The max gate routes the gradient. Unlike the add gate which distributed the gradient unchanged to all its inputs, the max gate distributes the gradient (unchanged) to exactly one of its inputs (the input that had the highest value during the forward pass). This is because the local gradient for a max gate is 1.0 for the highest value, and 0.0 for all other values. In the example circuit above, the max operation routed the gradient of 2.00 to the z variable, which had a higher value than w, and the gradient on w remains zero.

The multiply gate is a little less easy to interpret. Its local gradients are the input values (except switched), and this is multiplied by the gradient on its output during the chain rule. In the example above, the gradient on x is -8.00, which is -4.00 x 2.00.

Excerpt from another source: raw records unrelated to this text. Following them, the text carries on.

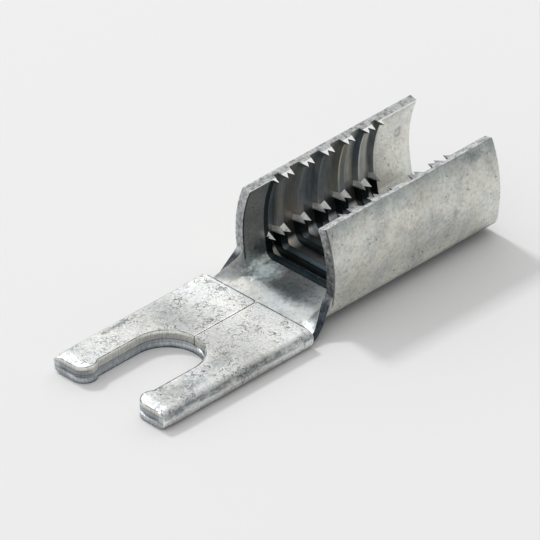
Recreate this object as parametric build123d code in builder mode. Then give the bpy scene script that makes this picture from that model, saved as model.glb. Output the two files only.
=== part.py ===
from build123d import *
from math import asin, cos, degrees, radians, sin, sqrt
import os

# Fork terminal for a 6 mm stud, stamped and folded from one piece of tinned sheet.
# The origin is on the stud's axis, in the plane of the seating face. The tines point
# along -X, the wire barrel lies along +X, and the barrel's mouth opens along +Z.

# Sheet
sheet = 0.8                  # thickness of the sheet
fold_gap = 0.05              # air left between the two layers of a closed fold

# Tongue, made of the bottom layer and two flaps folded over it
slot_width = 6.4             # passes a 6 mm stud
slot_depth = 9.7             # from the tines' fronts to the round end of the slot
tongue_width = 13.1          # over the two folded edges
flap_length = 16.9           # from the tines' fronts to the flaps' rear edges
seam_gap = 0.14              # between the flaps, along the middle
tine_corner = 1.15           # rounding of each tine's inner front corner
mouth_pinch = 0.3            # how far that corner swells into the slot
tine_outer_corner = 0.35     # rounding of each tine's outer front corner
lead_in_length = 1.1         # shallow slope along the front of each tine's top
lead_in_drop = 0.1
flap_corner = 0.3            # rounding of the flaps' rear corners, at the seam

# Neck, where the sheet is single
neck_width = 11.8
neck_length = 0.2            # flat stretch behind the flaps
flare_length = 3.0           # stretch where the sides curl up and grow into the barrel
flare_steps = 6              # sections along the flare
first_turn = 0.5             # degrees that the sides are turned up where the flare starts
curl_growth = 0.9            # below 1, the sides curl up in the front part of the flare
side_start = 0.15            # straight part of the sides where the flare starts
side_growth = 3              # above 1, it grows in the rear part of the flare

# Wire barrel, an open channel with bowed walls
barrel_length = 19.4
barrel_width = 11.3          # outside, where the walls are furthest apart
barrel_height = 9.15         # of the walls' upper edges above the seating face
mouth_width = 9.4            # outside, between the walls' upper edges
belly_height = 4.6           # where the walls are furthest apart
flank_height = 3.0           # top of the flat flank above each corner bend
corner_radius = 1.5          # outside radius of the bend between floor and flank
trim_slope = 14              # degrees by which the walls' trimmed upper faces drop inwards
trim_allowance = 3           # degrees of wall above the upper edge, trimmed off
trim_edge = 0.12             # rounding of the upper edge, outside

# Serrations, coined across the inside of the barrel
front_land = 2.8             # plain stretch before the first tooth
groove_count = 6
groove_span = 1.63           # from tooth to tooth across a groove
end_groove_span = 1.06       # the same at the first and the last groove
tooth_span = 0.72            # from tooth to tooth within a pair
groove_thickness = 0.46      # sheet left under a groove
tooth_height = 0.4           # how far a tooth stands above the sheet's inner face
wall_tooth_height = 0.14     # the same on the walls, where the punch flattened the teeth
tooth_flank = 0.12           # lean of a tooth's side towards the groove

# Barbs and fangs, where the punch pushed each pair of teeth out from the wall: the barbs
# above the bend, and the fangs at the wall's upper edge
barb_reach = 0.92            # from the sheet's inner face to a barb's tip
barb_rise = 0.6              # height over which a barb slopes out of the wall
fang_reach = 0.62            # from the sheet's inner face to a fang's tip
fang_drop = 0.75             # height below the upper edge where a fang starts
barb_spread = 0.36           # width of the root beside a tip
barb_notch = 0.55            # depth of the notch between the two tips of a pair

# Places along the length
front = slot_width / 2 - slot_depth
flap_rear = front + flap_length
flare_start = flap_rear + neck_length
barrel_front = flare_start + flare_length
barrel_rear = barrel_front + barrel_length

# Cross-section of the barrel, as half-widths and heights
folded_thickness = 2 * sheet + fold_gap
barrel_base = (folded_thickness - sheet) / 2
wall_bow = (barrel_width - mouth_width) / 2
wall_rise = barrel_height - belly_height
wall_radius = (wall_rise ** 2 + wall_bow ** 2) / (2 * wall_bow)
wall_axis = barrel_width / 2 - wall_radius
wall_top_angle = degrees(asin(wall_rise / wall_radius))
flank_lean = degrees(asin((belly_height - flank_height) / wall_radius))
corner_turn = 90 - flank_lean
flank_top = wall_axis + sqrt(wall_radius ** 2 - (belly_height - flank_height) ** 2)
lean_sin = sin(radians(flank_lean))
lean_cos = cos(radians(flank_lean))
bend_to_flank_top = flank_height - barrel_base - corner_radius
floor_half = flank_top - (corner_radius + bend_to_flank_top * lean_sin) / lean_cos
flank_bottom = floor_half + corner_radius * lean_cos
flank_start_height = barrel_base + corner_radius * (1 - lean_sin)
flank_length = (flank_height - flank_start_height) / lean_cos
barb_top = flank_height + barb_rise
fang_bottom = barrel_height - fang_drop
corner_bend = corner_radius * radians(corner_turn)
neck_bend = neck_width / 2 - floor_half - side_start

# Tooth tips along the barrel, two for each groove
groove_spans = [end_groove_span] + [groove_span] * (groove_count - 2) + [end_groove_span]
grooves = []
next_tip = barrel_front + front_land
for span in groove_spans:
    grooves.append((next_tip, next_tip + span))
    next_tip += span + tooth_span
barbs = [(grooves[0][0],)]
for groove, next_groove in zip(grooves, grooves[1:]):
    barbs.append((groove[1], next_groove[0]))
barbs.append((grooves[-1][1],))


def eased(share):
    """A share from 0 to 1 that leaves 0 and reaches 1 smoothly."""
    return share ** 2 * (3 - 2 * share)


def strip_points(tooth_rise):
    """Points of the barrel sheet cut along its length: X, and height from the outer face."""
    tooth_tip = sheet + tooth_rise
    points = [(barrel_front, 0), (barrel_front, sheet)]
    for first_tip, second_tip in grooves:
        points += [
            (first_tip - tooth_span / 2, sheet),
            (first_tip, tooth_tip),
            (first_tip + tooth_flank, groove_thickness),
            (second_tip - tooth_flank, groove_thickness),
            (second_tip, tooth_tip),
        ]
    points.append((grooves[-1][1] + tooth_span / 2, sheet))
    points += [(barrel_rear, sheet), (barrel_rear, 0)]
    return points


def across(half_width, height, turn):
    """Plane across the sheet, along X, where the sheet has turned up from the floor by turn."""
    return Plane(
        origin=(0, half_width, height),
        x_dir=(1, 0, 0),
        z_dir=(0, -cos(radians(turn)), -sin(radians(turn))),
    )


def barb_points(tips, outer_face, spread, reach):
    """Points of a barb seen from above, with one tip or a pair of them."""
    root = outer_face - groove_thickness / 2
    tip_line = outer_face - sheet - reach
    points = [(tips[0] - spread, root), (tips[0], tip_line)]
    if len(tips) > 1:
        points += [((tips[0] + tips[1]) / 2, tip_line + barb_notch), (tips[1], tip_line)]
    points.append((tips[-1] + spread, root))
    return points


def wall_at(height):
    """Half-width of the bowed wall's outer face at a height."""
    return wall_axis + sqrt(wall_radius ** 2 - (height - belly_height) ** 2)


floor_outline = strip_points(tooth_height)
wall_outline = strip_points(wall_tooth_height)

# Tongue: the folded sheet, the stud slot and the tines' fronts
with BuildPart() as tongue:
    with BuildSketch(Plane.YZ.offset(front)):
        with Locations((0, folded_thickness / 2)):
            SlotOverall(tongue_width, folded_thickness)
            SlotOverall(tongue_width - 2 * sheet, fold_gap, mode=Mode.SUBTRACT)
        with Locations((0, sheet)):
            Rectangle(seam_gap, folded_thickness, align=(Align.CENTER, Align.MIN), mode=Mode.SUBTRACT)
    extrude(amount=flap_length)

    seam_edges = tongue.edges().filter_by(Axis.Z).group_by(Axis.X)[-1]
    fillet(seam_edges, flap_corner)

    lead_in = tongue.edges().group_by(Axis.X)[0].filter_by(Axis.Y).group_by(Axis.Z)[-1]
    chamfer(lead_in, length=lead_in_length, length2=lead_in_drop)

    with BuildSketch(Plane.XY) as tongue_plan:
        with Locations((front, 0)):
            Rectangle(flap_length, tongue_width, align=(Align.MIN, Align.CENTER))
        fillet(tongue_plan.vertices().group_by(Axis.X)[0], tine_outer_corner)
        Circle(slot_width / 2, mode=Mode.SUBTRACT)
        Rectangle(-front, slot_width, align=(Align.MAX, Align.CENTER), mode=Mode.SUBTRACT)
        swell_x = front + tine_corner
        swell_y = slot_width / 2 - mouth_pinch + tine_corner
        square_x = swell_x - tine_corner / 2
        square_y = swell_y - tine_corner / 2
        with Locations((square_x, square_y), (square_x, -square_y)):
            Rectangle(tine_corner, tine_corner, mode=Mode.SUBTRACT)
        with Locations((swell_x, swell_y), (swell_x, -swell_y)):
            Circle(tine_corner)
    extrude(amount=folded_thickness, mode=Mode.INTERSECT)

# Neck and flare: the single sheet, flat, then rising a little and curling up at its sides
with BuildPart() as neck:
    with BuildSketch(Plane.YZ.offset(flap_rear)):
        Rectangle(neck_width, sheet, align=(Align.CENTER, Align.MIN))
    extrude(amount=neck_length)

with BuildPart() as half_flare:
    for step in range(flare_steps):
        share = step / (flare_steps - 1)
        curled = eased(share ** curl_growth)
        base = barrel_base * eased(share)
        turn = first_turn + (corner_turn - first_turn) * curled
        radius = (neck_bend + (corner_bend - neck_bend) * curled) / radians(turn)
        side = side_start + (flank_length - side_start) * share ** side_growth
        along = Vector(cos(radians(turn)), sin(radians(turn)))
        inward = Vector(-along.Y, along.X)
        centre = (floor_half, base + radius)
        with BuildSketch(Plane.YZ.offset(flare_start + flare_length * share)):
            with BuildLine():
                Line((0, base), (floor_half, base))
                outer_bend = CenterArc(centre, radius, -90, turn)
                inner_bend = CenterArc(centre, radius - sheet, -90, turn)
                outer_tip = outer_bend @ 1 + along * side
                inner_tip = outer_tip + inward * sheet
                Polyline(outer_bend @ 1, outer_tip, inner_tip, inner_bend @ 1)
                Polyline((floor_half, base + sheet), (0, base + sheet), (0, base))
            make_face()
    loft()

# Barrel: floor, corner bend, flank and bowed wall of one half, with the serrations along them
with BuildPart() as half_barrel:
    with BuildSketch(across(0, barrel_base, 0)):
        Polygon(*floor_outline, align=None)
    extrude(amount=-floor_half)
    with BuildSketch(across(floor_half, barrel_base, 0)):
        Polygon(*floor_outline, align=None)
    bend_axis = Axis((0, floor_half, barrel_base + corner_radius), (1, 0, 0))
    revolve(axis=bend_axis, revolution_arc=corner_turn)
    with BuildSketch(across(flank_bottom, flank_start_height, corner_turn)):
        Polygon(*floor_outline, align=None)
    extrude(amount=-flank_length)
    with BuildSketch(across(flank_top, flank_height, corner_turn)):
        Polygon(*wall_outline, align=None)
    bow_axis = Axis((0, wall_axis, belly_height), (1, 0, 0))
    revolve(axis=bow_axis, revolution_arc=flank_lean + wall_top_angle + trim_allowance)
    trim_face = Plane(
        origin=(0, mouth_width / 2, barrel_height),
        x_dir=(1, 0, 0),
        z_dir=(0, -sin(radians(trim_slope)), cos(radians(trim_slope))),
    )
    split(bisect_by=trim_face, keep=Keep.BOTTOM)
    upper_edge = half_barrel.edges().filter_by(Axis.X).sort_by(Axis.Z)[-1]
    fillet(upper_edge, trim_edge)
    for tips in barbs:
        with BuildSketch(Plane.XY.offset(flank_height)):
            Polygon(*barb_points(tips, flank_top, barb_spread, barb_reach), align=None)
        with BuildSketch(Plane.XY.offset(barb_top)):
            Polygon(*barb_points(tips, wall_at(barb_top), tooth_flank, 0), align=None)
        loft()
        with BuildSketch(Plane.XY.offset(fang_bottom)):
            Polygon(*barb_points(tips, wall_at(fang_bottom), tooth_flank, 0), align=None)
        with BuildSketch(trim_face):
            Polygon(*barb_points(tips, 0, barb_spread, fang_reach), align=None)
        loft()

with BuildPart() as fork_terminal:
    add(tongue.part)
    add(neck.part)
    add(half_flare.part)
    add(half_barrel.part)
    mirror(half_flare.part, about=Plane.XZ)
    mirror(half_barrel.part, about=Plane.XZ)

fork_terminal.part.label = "fork_terminal"

os.makedirs("parts", exist_ok=True)
export_step(fork_terminal.part, "parts/fork_terminal.step")
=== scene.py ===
# %% [markdown]
# The object is a fork terminal, folded from one piece of tinned sheet. Its solid is already
# built, so this lesson starts by loading it as a fixed frame. It could be modelled again here,
# but then the two could drift apart. Everything after this is in metres and in the same axes:
# the stud's axis is at the origin, the tines point along -X, and the wire barrel lies along +X
# and opens along +Z.

# %% Load the frame
import math
import bmesh
import bpy
from mathutils import Matrix, Vector


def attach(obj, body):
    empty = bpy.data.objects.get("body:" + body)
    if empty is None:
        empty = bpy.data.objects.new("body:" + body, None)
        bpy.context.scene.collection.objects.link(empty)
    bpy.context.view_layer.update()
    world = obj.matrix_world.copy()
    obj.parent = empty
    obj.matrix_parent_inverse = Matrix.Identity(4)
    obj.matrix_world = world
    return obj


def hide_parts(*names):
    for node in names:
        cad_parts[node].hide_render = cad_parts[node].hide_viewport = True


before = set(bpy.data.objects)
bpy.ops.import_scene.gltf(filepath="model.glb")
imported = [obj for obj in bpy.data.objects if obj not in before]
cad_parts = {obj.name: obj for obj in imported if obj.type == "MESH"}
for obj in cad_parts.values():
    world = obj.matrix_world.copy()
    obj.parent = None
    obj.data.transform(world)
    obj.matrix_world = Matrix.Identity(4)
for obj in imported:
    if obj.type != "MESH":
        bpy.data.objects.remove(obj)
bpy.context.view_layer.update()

MM = 0.001

# %% [markdown]
# The solid arrives as loose triangles. Before anything can be rounded, the triangles have to
# share their corners, and each flat face should be one face again. The node itself is left
# alone: a copy of its mesh is merged, and its flat triangles are joined into larger faces.

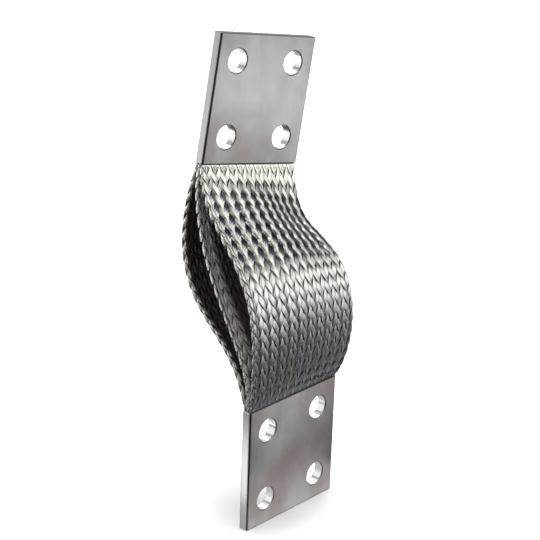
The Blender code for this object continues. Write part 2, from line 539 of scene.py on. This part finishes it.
@dataclass(frozen=True)
class Terminal:
    """A drilled plate of bar, and where it stands.

    The braids are welded on at its top where weld_side is 1, and at its bottom where it is -1. The turn, in
    radians, brings its own axes onto the frame's.
    """

    node: str
    place: Matrix
    turn: Point = (0.0, 0.0, 0.0)
    width: float = 0.0762
    height: float = 0.0762
    thickness: float = 0.00635
    weld_side: int = 1

    def point(self, across: float, back: float, up: float) -> Vector:
        """A point given from the plate's centre, in the frame."""
        return self.place @ Vector((across, back, up))

    @property
    def front(self) -> Vector:
        """The direction that the plate's front faces."""
        return self.place.to_3x3() @ Vector((0, -1, 0))

    @property
    def weld(self) -> Vector:
        """The middle of the edge at which the braids are welded on."""
        return self.point(0, 0, self.weld_side * self.height / 2)

    @property
    def inward(self) -> Vector:
        """The direction from that edge to the far one, one over the way long."""
        return self.place.to_3x3() @ Vector((0, 0, -self.weld_side)) / self.height

    @property
    def across(self) -> Vector:
        """The direction along that edge, one over its length long."""
        return self.place.to_3x3() @ Vector((1, 0, 0)) / self.width

    def dress(self, finish: SatinBar) -> None:
        """Gives the plate its finish.

        Args:
            finish: the bar's finish.
        """
        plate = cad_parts[self.node]
        plate.data.materials.clear()
        plate.data.materials.append(finish.material(self))
        log.info("%s dressed in %s", self.node, finish.name)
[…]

Unintuitive effects and their consequences. Notice that if one of the inputs to the multiply gate is very small and the other is very big, then the multiply gate will do something slightly unintuitive: it will assign a relatively huge gradient to the small input and a tiny gradient to the large input. Note that in linear classifiers where the weights are dot producted \(w^Tx_i\) (multiplied) with the inputs, this implies that the scale of the data has an effect on the magnitude of the gradient for the weights. For example, if you multiplied all input data examples \(x_i\) by 1000 during preprocessing, then the gradient on the weights will be 1000 times larger, and you’d have to lower the learning rate by that factor to compensate. This is why preprocessing matters a lot, sometimes in subtle ways! And having intuitive understanding for how the gradients flow can help you debug some of these cases.

Gradients for vectorized operations

The above sections were concerned with single variables, but all concepts extend in a straight-forward manner to matrix and vector operations. However, one must pay closer attention to dimensions and transpose operations.

Matrix-Matrix multiply gradient. Possibly the most tricky operation is the matrix-matrix multiplication (which generalizes all matrix-vector and vector-vector) multiply operations:

# forward pass
W = np.random.randn(5, 10)
X = np.random.randn(10, 3)
D = W.dot(X)

# now suppose we had the gradient on D from above in the circuit
dD = np.random.randn(*D.shape) # same shape as D
dW = dD.dot(X.T) #.T gives the transpose of the matrix
dX = W.T.dot(dD)

Tip: use dimension analysis! Note that you do not need to remember the expressions for dW and dX because they are easy to re-derive based on dimensions. For instance, we know that the gradient on the weights dW must be of the same size as W after it is computed, and that it must depend on matrix multiplication of X and dD (as is the case when both X,W are single numbers and not matrices). There is always exactly one way of achieving this so that the dimensions work out. For example, X is of size [10 x 3] and dD of size [5 x 3], so if we want dW and W has shape [5 x 10], then the only way of achieving this is with dD.dot(X.T), as shown above.

Work with small, explicit examples. Some people may find it difficult at first to derive the gradient updates for some vectorized expressions. Our recommendation is to explicitly write out a minimal vectorized example, derive the gradient on paper and then generalize the pattern to its efficient, vectorized form.

Erik Learned-Miller has also written up a longer related document on taking matrix/vector derivatives which you might find helpful. Find it here.

Summary

  • We developed intuition for what the gradients mean, how they flow backwards in the circuit, and how they communicate which part of the circuit should increase or decrease and with what force to make the final output higher.
  • We discussed the importance of staged computation for practical implementations of backpropagation. You always want to break up your function into modules for which you can easily derive local gradients, and then chain them with chain rule. Crucially, you almost never want to write out these expressions on paper and differentiate them symbolically in full, because you never need an explicit mathematical equation for the gradient of the input variables. Hence, decompose your expressions into stages such that you can differentiate every stage independently (the stages will be matrix vector multiplies, or max operations, or sum operations, etc.) and then backprop through the variables one step at a time.

In the next section we will start to define neural networks, and backpropagation will allow us to efficiently compute the gradient of a loss function with respect to its parameters. In other words, we’re now ready to train neural nets, and the most conceptually difficult part of this class is behind us! ConvNets will then be a small step away.